The report underscores that the burden of unemployment is "unequally distributed," resting most heavily on "young adults, Latinos and workers in restaurant, hotel, personal care and janitorial jobs."

Using these three predictive factors, researchers determined that 43% of California's workforce do not have any of these protections, and are at risk of losing — or in some cases have already lost — their jobs. (Courtesy of Economic Roundtable)

While these findings may come as little surprise given the staggering surge of new statewide unemployment claims in the last month, the report is intended to serve as a kind of atlas to highlight where workers currently stand and help the state determine where to allocate resources, said Daniel Flaming, president of the Economic Roundtable and one of the report's authors.
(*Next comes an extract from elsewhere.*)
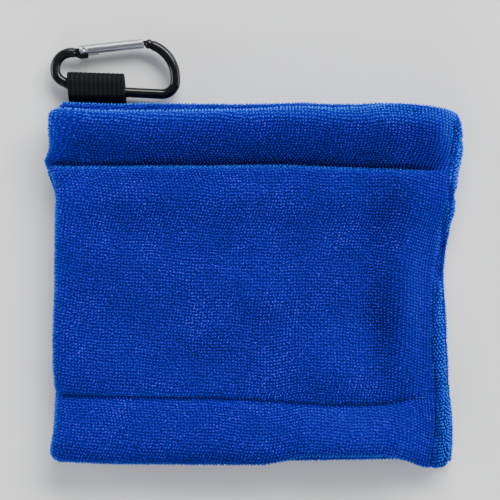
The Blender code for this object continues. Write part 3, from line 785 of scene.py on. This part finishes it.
def make_webbing(material):
    """One strip in the (y, z) plane: in under the hem, out again, and round through the free loop."""
    inner = FOLD_Y - WEB_THICK / 2
    corners = [((LOOP_WALL_Y, WEB_UPPER), 0.7), ((LOOP_WALL_Y, LOOP_TOP_Z), 2.2), ((inner, LOOP_TOP_Z), 3.4),
               ((inner, WEB_Z), 2.6)]
    route = evenly(rounded_route((SEWN_FROM + 0.5, WEB_UPPER), corners, (SEWN_FROM + 0.5, WEB_Z)), 0.4)
    tangent = np.gradient(route, axis=0)
    tangent /= np.linalg.norm(tangent, axis=1, keepdims=True)
    normal = np.stack([-tangent[:, 1], tangent[:, 0]], axis=-1)
    half = 126
    across = np.linspace(WEB_LEFT, WEB_RIGHT, half)
    share = (across - WEB_LEFT) / (WEB_RIGHT - WEB_LEFT)
    rib = 0.11 * np.cos(2 * pi * RIBS * share) + 0.03 * np.cos(4 * pi * RIBS * share)
    edge = np.sqrt(np.clip(1 - (1 - np.minimum(share, 1 - share) / 0.03) ** 2, 0, 1))
    edge = np.where(np.minimum(share, 1 - share) >= 0.03, 1, 0.25 + 0.75 * edge)
    thick = WEB_THICK / 2 * edge
    gone = np.arange(len(route)) * 0.4
    pick = 0.035 * np.sin(2 * pi * gone / 1.3)[:, None] * np.cos(pi * RIBS * 2 * share + pi / 2)[None]
    waver = 0.06 * np.sin(gone / 2.1)
    rings = []
    for sign in (1, -1):
        lift = sign * thick[None] + sign * (rib[None] + pick) * edge[None] * 0.8
        y = route[:, :1] + normal[:, :1] * lift
        z = route[:, 1:] + normal[:, 1:] * lift
        x = np.broadcast_to(across[None], y.shape) + waver[:, None] * (2 * share - 1)[None]
        out = np.maximum(y - FLEX_Y, 0)
        y = y - WEB_SLOPE * out / (FOLD_Y - FLEX_Y) * (across - WEB_LEFT)[None]
        x = x - WEB_SKEW * out
        rings.append(np.stack([x, y, z], axis=-1)[:, ::sign])
    ring = np.concatenate(rings, axis=1)
    columns = ring.shape[1]
    faces = grid_faces(len(route), columns, wrap=True)
    first = [[i, i + 1, columns - i - 2, columns - i - 1] for i in range(half - 1)]
    last = (np.array(first) + (len(route) - 1) * columns)[:, ::-1]
    mesh = mesh_from("webbing", ring, np.vstack([faces, first, last]))
    return add("webbing", mesh, material)


# ---------------------------------------------------------------- carabiner


def gate_place():
    return Matrix.Translation(Vector((*PIVOT, ROD_Z)) * MM) @ Matrix.Rotation(GATE_ANGLE, 4, "Z")


def plate(name, outline, thickness):
    """A flat outline in the gate's frame, extruded evenly to both sides."""
    mesh = bpy.data.meshes.new(name)
    bm = bmesh.new()
    verts = [bm.verts.new((x * MM, y * MM, -thickness / 2 * MM)) for x, y in outline]
    grown = bmesh.ops.extrude_face_region(bm, geom=[bm.faces.new(verts)])
    raised = [item for item in grown["geom"] if isinstance(item, bmesh.types.BMVert)]
    bmesh.ops.translate(bm, verts=raised, vec=(0, 0, thickness * MM))
    bmesh.ops.recalc_face_normals(bm, faces=bm.faces)
    bm.to_mesh(mesh)
    bm.free()
    obj = add(name, mesh)
    obj.matrix_world = gate_place()
    return obj


def rod_between(name, radius, start, end):
    start, end = Vector(start), Vector(end)
    mesh = bpy.data.meshes.new(name)
    bm = bmesh.new()
    place = (end - start).to_track_quat("Z", "Y").to_matrix().to_4x4()
    place = Matrix.Translation((start + end) / 2 * MM) @ place
    bmesh.ops.create_cone(bm, cap_ends=True, segments=64, radius1=radius * MM, radius2=radius * MM,
                          depth=(end - start).length * MM, matrix=place)
    bm.to_mesh(mesh)
    bm.free()
    obj = add(name, mesh)
    obj.matrix_world = gate_place()
    return obj


def turned(name, profile, material, steps=48):
    """A solid of revolution about z from a profile of (radius, z) that starts and ends on the axis."""
    turn = np.linspace(0, 2 * pi, steps, endpoint=False)
    profile = np.array(profile, float)
    rings = np.stack([profile[:, :1] * np.cos(turn), profile[:, :1] * np.sin(turn),
                      np.broadcast_to(profile[:, 1:], (len(profile), steps))], axis=-1)
    obj = add(name, mesh_from(name, rings, grid_faces(len(profile), steps, wrap=True)), material)
    bm = bmesh.new()
    bm.from_mesh(obj.data)
    bmesh.ops.remove_doubles(bm, verts=bm.verts, dist=1e-6)
    bmesh.ops.recalc_face_normals(bm, faces=bm.faces)
    bm.to_mesh(obj.data)
    bm.free()
    return obj


def carve(obj, others):
    """Joins or cuts obj with others, given as (object, operation), and applies the result."""
    for other, operation in others:
        change = obj.modifiers.new(other.name, "BOOLEAN")
        change.operation = operation
        change.solver = "EXACT"
        change.object = other
    bpy.context.view_layer.update()
    mesh = bpy.data.meshes.new_from_object(obj.evaluated_get(bpy.context.evaluated_depsgraph_get()))
    obj.modifiers.clear()
    obj.data = mesh
    for other, _ in others:
        bpy.data.objects.remove(other)
    mesh.shade_smooth()
    mesh.set_sharp_from_angle(angle=radians(35))
    return obj


def make_rod(material):
    """The frame: a bent rod, grooved near its nose, with a tongue at the hinge and a blade at the nose."""
    route = evenly(rounded_route(NOSE, ROD_CORNERS, TONGUE_ROOT, step=3.0), 0.5)
    route = route[1:-2]  # the rounded ends take up this length, and the gate turns past them
    path = np.column_stack([route, np.full(len(route), ROD_Z)])
    gone = np.concatenate([[0], np.cumsum(np.linalg.norm(np.diff(path, axis=0), axis=1))])
    radius = np.full(len(path), ROD / 2)
    radius *= 1 - 0.16 * bump_at(gone - 1.6, 0.45)
    radius *= 0.86 + 0.14 * smooth(gone, 0.0, 0.5)
    frame_rod = tubes("carabiner_rod", [path], radius, 40, material)
    tongue = [(-4.8, -1.7), (-1.6, -3.0), (0.9, -3.0), (1.3, -1.3), (1.3, 0.7), (-4.6, 1.0)]
    tip = GATE_LENGTH
    blade = [(tip + 2.5, -0.9), (tip + 2.5, 0.9), (tip - 2.5, 0.9), (tip - 2.5, -0.9), (tip - 2.0, -0.9),
             (tip - 2.0, 0.0), (tip + 0.2, 0.0), (tip + 0.2, -0.9)]
    hole = rod_between("rivet_hole", RIVET_R + FIT, (0, 0, -2), (0, 0, 2))
    return carve(frame_rod, [(plate("tongue", tongue, 1.1), "UNION"), (plate("blade", blade, 1.0), "UNION"),
                             (hole, "DIFFERENCE")])


def make_gate(material):
    """A drawn tube with chamfered ends, bored and slotted at both ends."""
    chamfer = 0.22
    low, high = -GATE_OVERHANG, GATE_LENGTH
    profile = [(0, low), (TUBE_R - chamfer, low), (TUBE_R, low + chamfer), (TUBE_R, high - chamfer),
               (TUBE_R - chamfer, high), (0, high)]
    gate = turned("gate", profile, material, steps=64)
    gate.matrix_world = gate_place() @ Matrix.Rotation(pi / 2, 4, "Y")
    end = GATE_LENGTH
    lips = plate("slot_lips", [(1.2, -2.1), (4.9, -2.1), (5.1, -1.2), (1.0, -1.2)], SLOT + 0.6)
    cuts = [
        rod_between("spring_bore", BORE_R, (-GATE_OVERHANG - 1, 0, 0), (13.1, 0, 0)),
        rod_between("nose_bore", BORE_R, (end - 4, 0, 0), (end + 1, 0, 0)),
        plate("hinge_slot", [(-3, -3), (5.5, -3), (5.5, 0), (2.4, 1.4), (-3, 1.4)], SLOT),
        plate("nose_slot", [(end - 3.2, 0), (end + 1, 0), (end + 1, 3), (end - 3.2, 3)], SLOT),
        rod_between("gate_rivet_hole", RIVET_R + FIT, (0, 0, -3), (0, 0, 3)),
        rod_between("latch_pin_hole", PIN_R + FIT, (*PIN_AT, -3), (*PIN_AT, 3)),
    ]
    return carve(gate, [(lips, "UNION")] + [(cut, "DIFFERENCE") for cut in cuts])


def make_rivet(material):
    reach, head = TUBE_R + 0.08, 0.34
    middle = (RIVET_HEAD_R + 0.42) / 2
    lip = RIVET_HEAD_R - middle
    arc = np.radians([0, 30, 60, 90, 120, 150, 180])
    ring = [(middle - lip * cos(a), reach + head * sin(a)) for a in arc]
    upper = [(0, reach - 0.12), (middle - lip - 0.08, reach - 0.12)] + ring + [(RIVET_R, reach - 0.02)]
    profile = upper + [(r, -z) for r, z in reversed(upper)]
    rivet = turned("rivet", profile, material)
    rivet.matrix_world = gate_place()
    return rivet


# ---------------------------------------------------------------- scene


def make_camera():
    data = bpy.data.cameras.new("camera")
    data.lens = LENS
    data.sensor_width = SENSOR
    camera = bpy.data.objects.new("camera", data)
    camera.location = Vector((*VIEW_CENTRE, VIEW_Z + VIEW_WIDTH * LENS / SENSOR)) * MM
    bpy.context.scene.collection.objects.link(camera)
    bpy.context.scene.camera = camera


def make_light(name, place, size, watts, colour):
    data = bpy.data.lights.new(name, "AREA")
    data.shape = "RECTANGLE"
    data.size, data.size_y = size
    data.energy = watts
    data.color = colour
    lamp = bpy.data.objects.new(name, data)
    lamp.location = place
    aim = Vector((0, 0, 0)) - Vector(place)
    lamp.rotation_euler = aim.to_track_quat("-Z", "Y").to_euler()
    bpy.context.scene.collection.objects.link(lamp)


def make_world():
    """A dim room that is lighter overhead than round its sides."""
    world = bpy.data.worlds.new("studio")
    world.use_nodes = True
    tree = world.node_tree
    background = tree.nodes["Background"]
    background.inputs["Color"].default_value = (0.86, 0.90, 0.95, 1)
    split = tree.nodes.new("ShaderNodeSeparateXYZ")
    strength = tree.nodes.new("ShaderNodeMapRange")
    for socket, value in (("From Min", 0.1), ("From Max", 0.9), ("To Min", 0.08), ("To Max", 0.36)):
        strength.inputs[socket].default_value = value
    tree.links.new(tree.nodes.new("ShaderNodeTexCoord").outputs["Generated"], split.inputs[0])
    tree.links.new(split.outputs["Z"], strength.inputs["Value"])
    tree.links.new(strength.outputs["Result"], background.inputs["Strength"])
    return world


def make_studio():
    make_light("back_softbox", (0.62, 1.40, 1.06), (2.1, 0.75), 88.0, (1.0, 0.995, 0.985))
    make_light("right_softbox", (1.25, 0.15, 0.32), (0.8, 0.35), 7.0, (1.0, 0.995, 0.985))
    make_light("left_softbox", (-1.25, 0.15, 0.32), (0.8, 0.35), 11.0, (0.98, 0.99, 1.0))
    make_light("front_fill", (-0.2, -1.4, 0.60), (1.2, 0.6), 19.0, (0.99, 0.995, 1.0))
    bpy.context.scene.world = make_world()
    reach = 1500.0
    corners = [(-reach, -reach, 0), (reach, -reach, 0), (reach, reach, 0), (-reach, reach, 0)]
    add("floor", mesh_from("floor", corners, [[0, 1, 2, 3]]), floor_material())


def on_towel(pieces):
    for piece in pieces:
        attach(piece, "towel")


def repaint(node, material):
    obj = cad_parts[node]
    for holder in obj.material_slots:
        holder.link = "OBJECT"
        holder.material = material


def make_towel():
    pile, ground = pile_material(), ground_material()
    blue_thread = thread_material("blue_thread_twist", rgba(0.002, 0.012, 0.13), rgba(0.005, 0.03, 0.26))
    front = sheet_grid(1, FRONT_LEFT, front_inset, lambda x: along(FRONT_DROP, x),
                       FRONT_BOTTOM, front_height)
    back = sheet_grid(-1, BACK_LEFT, lambda y: 0.0 * y, lambda x: 0.0 * x, BACK_BOTTOM, back_height)
    front_sheet = cloth_piece("front_terry", front, 1, ground)
    back_sheet = cloth_piece("back_terry", back, -1, ground)
    rows = front.shape[0]
    front_pile = make_pile("front_pile", front, 1, 5, rows - 12, pile)
    back_pile = make_pile("back_pile", back, -1, 5, rows - 12, pile, sides=4, segments=4)
    x = np.linspace(-64, 62, 60)
    hem = along(HEM_SEAM, x)
    seam = along(BOTTOM_SEAM, x)
    y = np.linspace(-70, 43, 60)
    side_x = along(SIDE_SEAM, y)
    sewn = [
        ("front_hem_stitches", "front_hem_thread", (x, hem, front_height(x, hem) + 0.75)),
        ("bottom_seam_stitches", "bottom_seam_thread", (x, seam, front_height(x, seam) + 0.75)),
        ("back_hem_stitches", "back_hem_thread", (x, hem, back_height(x, hem) - 0.75)),
        ("side_seam_stitches", "side_seam_thread", (side_x, y, front_height(side_x, y) + 0.75)),
        ("left_seam_stitches", "left_seam_thread", (along(FRONT_LEFT, y) + CLOTH + 1.0, y, 0 * y + SEAM_Z)),
    ]
    threads = []
    for name, node, route in sewn:
        piece = stitches(name, np.stack(route, axis=-1), 0.19, blue_thread)
        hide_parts(node)
        threads.append(piece)
    on_towel([front_sheet, back_sheet, *front_pile, *back_pile])
    on_towel(threads)
    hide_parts("front_panel")
    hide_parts("back_panel")


def make_strap():
    weave = webbing_material()
    black_thread = thread_material("black_thread_twist", rgba(0.003, 0.003, 0.004), rgba(0.02, 0.02, 0.024))
    strap = make_webbing(weave)
    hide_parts("webbing_sewn_end", "webbing_loop")
    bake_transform(strap)
    x0, x1, y0, y1 = WEB_LEFT + 2, WEB_RIGHT - 2, SEWN_FROM + 3, SEWN_TO - 1.5
    box = np.array([(x0, y0), (x1, y0), (x1, y1), (x0, y1), (x0, y0), (x1, y1)], float)
    route = evenly(np.column_stack([box, np.full(len(box), 0.35)]), 0.5)
    tack = stitches("webbing_tack_stitches", route, 0.14, black_thread, length=2.2, up=(0, 0, -1))
    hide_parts("webbing_tack_thread")
    on_towel([tack])


def make_carabiner():
    rod = make_rod(anodised_material())
    brushed = brushed_material("brushed_gate", rgba(0.27, 0.28, 0.31), rgba(0.44, 0.45, 0.47), 0.28, 0.42,
                               GATE_ANGLE)
    gate = make_gate(brushed)
    steel = brushed_material("turned_steel", rgba(0.45, 0.45, 0.47), rgba(0.72, 0.72, 0.74), 0.18, 0.32, 0.0)
    rivet = make_rivet(steel)
    for piece, body, slot, node in (
        (rod, "carabiner", "black_anodised", "carabiner_frame"),
        (gate, "gate", "brushed_aluminium", "gate_tube"),
        (rivet, "carabiner", "steel", "hinge_rivet"),
    ):
        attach(piece, body)
        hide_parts(node)
    for node in ("latch_pin", "gate_spring", "spring_plunger"):
        repaint(node, steel)


make_camera()
make_studio()
make_towel()
make_strap()
make_carabiner()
"The economic downturn has been so sudden that there's a lot of chaos. There's truly high levels of uncertainty of where it's all going to lead and when it's going to end and how far down the floor is," Flaming explained. "So we're not trying to make a prediction of how many jobs will be lost. But we think it's important to understand who is most vulnerable and where we can find them."


Flaming said there is a "real risk" of many workers and communities being overlooked.

The report relies on three predictive factors established by the Federal Reserve Bank of St. Louis to determine the risk faced by different types of workers in California. It suggests that those least likely to lose work during the state's ongoing shelter-in-place restrictions have groups that are either essential to public health and safety, can be conducted remotely or are typically salaried positions.

Researchers determined that 43% of California's workforce do not fit within any of these categories and are at risk of losing — or in some cases have already lost — their jobs.

The report also notes that certain groups of typically low-wage workers — including those "who prepare and serve food, do janitorial work, [and] provide personal care such as child care" — are at extremely high risk of losing their jobs, with little likely savings to fall back on.

And things could get worse, the report's authors caution, emphasizing that as "many more workers in high-risk jobs will become unemployed in the coming months as demand for goods and services by both businesses and workers continues to shrink."

And Flaming says prospects for those entering the job market are also grim.

"I think that's one thing that should be on our radar screen — is the needs of young people and, conceivably, the need to create programs that can employ them and use their talents and give them a chance to earn a livelihood," he said.

The unemployment threat is also highly concentrated in certain geographic areas, according to the report, which identifies Stockton, Bakersfield, the Los Angeles metropolitan area and the Inland Empire as the highest risk areas.

The report includes a list of recommendations of resources that federal, state and local leaders will need to provide to support the communities hardest hit during this prolonged period of crisis. For example, it stresses the importance of ensuring food banks have "adequate food inventories and staffing in communities where there is a high need" and providing legal aid and outreach staff who can help residents take advantage of full economic relief benefits.

Flaming said providing that financial support now could help mitigate some of the economic impact to the state down the road.

"A lot of families don't have a financial cushion. And with sudden unemployment, families really can't put food on the table," he said. "Food banks and community outreach and education and legal assistance services are a lot cheaper than income maintenance."